Visitors: I saw a couple of groups here towards the end of my visit who were leaving the same time I was, a priest who asked me (!) for directions, and a couple of guards who wanted to make sure I was alright. I did not see any swing dancers at the Jazz Corner at the event that was supposed to take place today, perhaps because I never made it to the Jazz Corner, or because no one showed up due to the weather.
Notes: This place is gorgeous so make sure you have enough memory cards, battery power, or film if you are going to shoot here.

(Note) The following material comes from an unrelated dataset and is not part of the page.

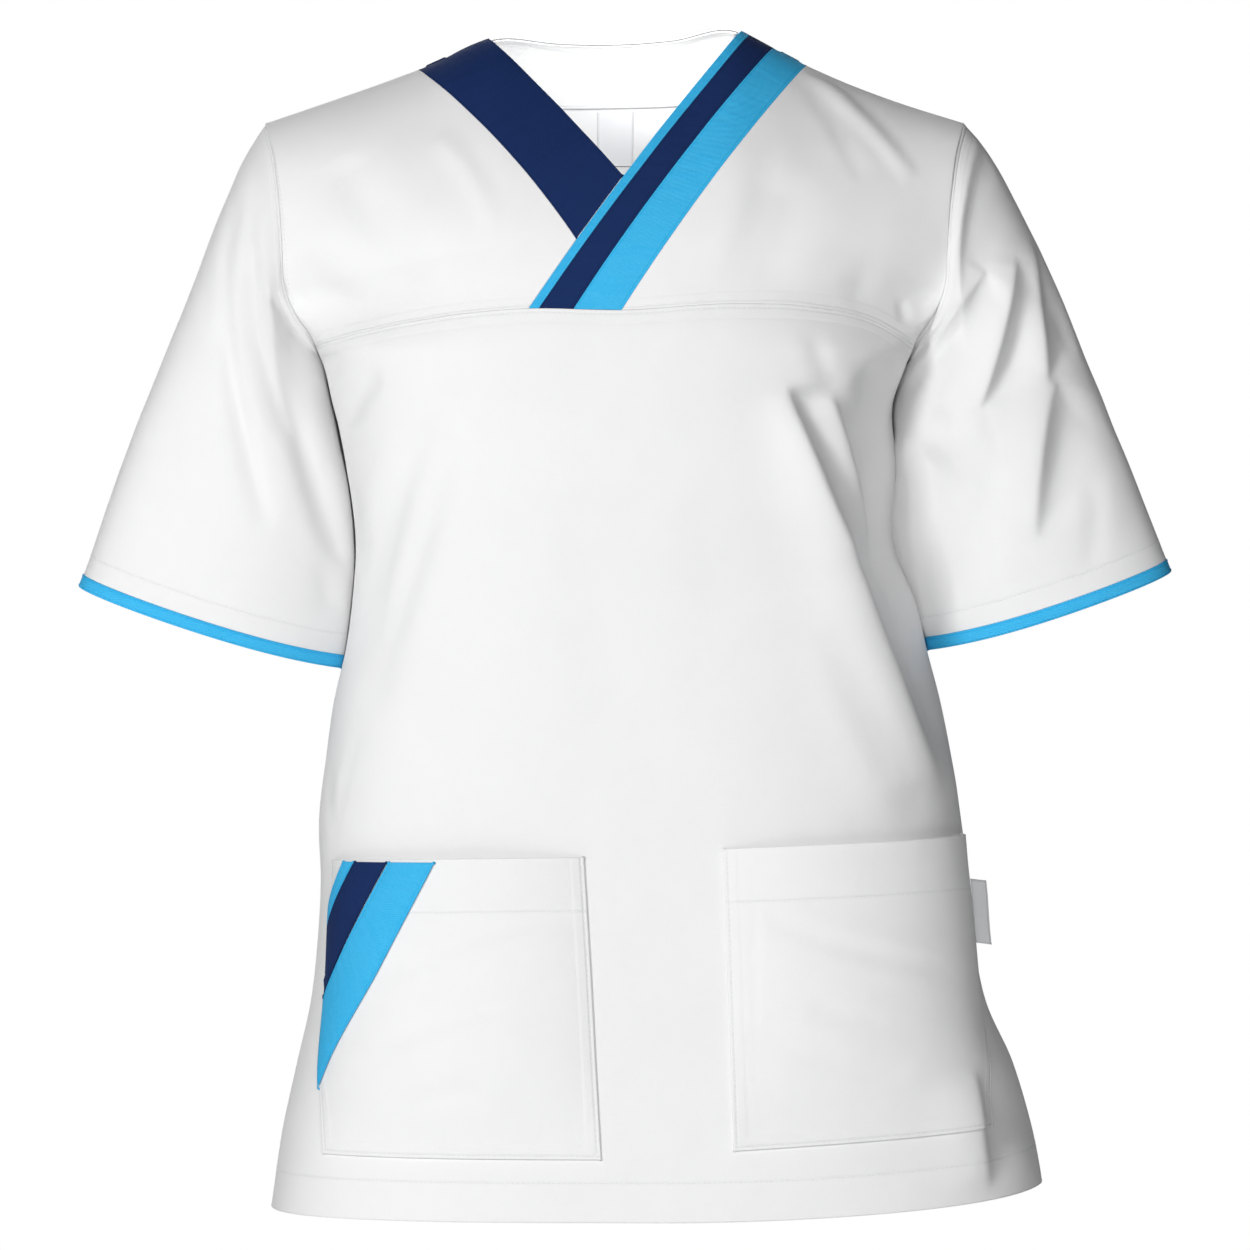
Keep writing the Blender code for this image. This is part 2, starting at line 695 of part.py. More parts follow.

Cemetery: The Woodlawn Cemetery and Conservancy
Notable Internments: Herman Melville, Joseph Pulitzer, Elizabeth Cady Stanton, Irving Berlin, Duke Ellington, Miles Davis, Frankie Manning, and many others.
Location: At Jerome and Bainbridge streets in the Bronx – take the Number 4 metro line all the way to the end (Woodlawn), exit the station, cross the street, and you’re right there.
Hours: 08:30-16:30 daily
September 10, 2018 at 19:17
“But of course, since they are cemeteries, they are almost always deserted, which makes for a very peaceful experience.”
Cemeteries in the US may be mostly deserted most of the time as it seems that we in the US have a death denying culture. We try to hide it (death) away.
September 10, 2018 at 22:55
Well, to be fair, 99.99% of cemeteries are pretty deserted on any given day in any part of the world, save the super famous ones like Pere Lachaise. That said, there’s something about the landscaping at the cemeteries here in the US that is just really beautiful – if they weren’t cemeteries I’m sure they would be full of (living) people.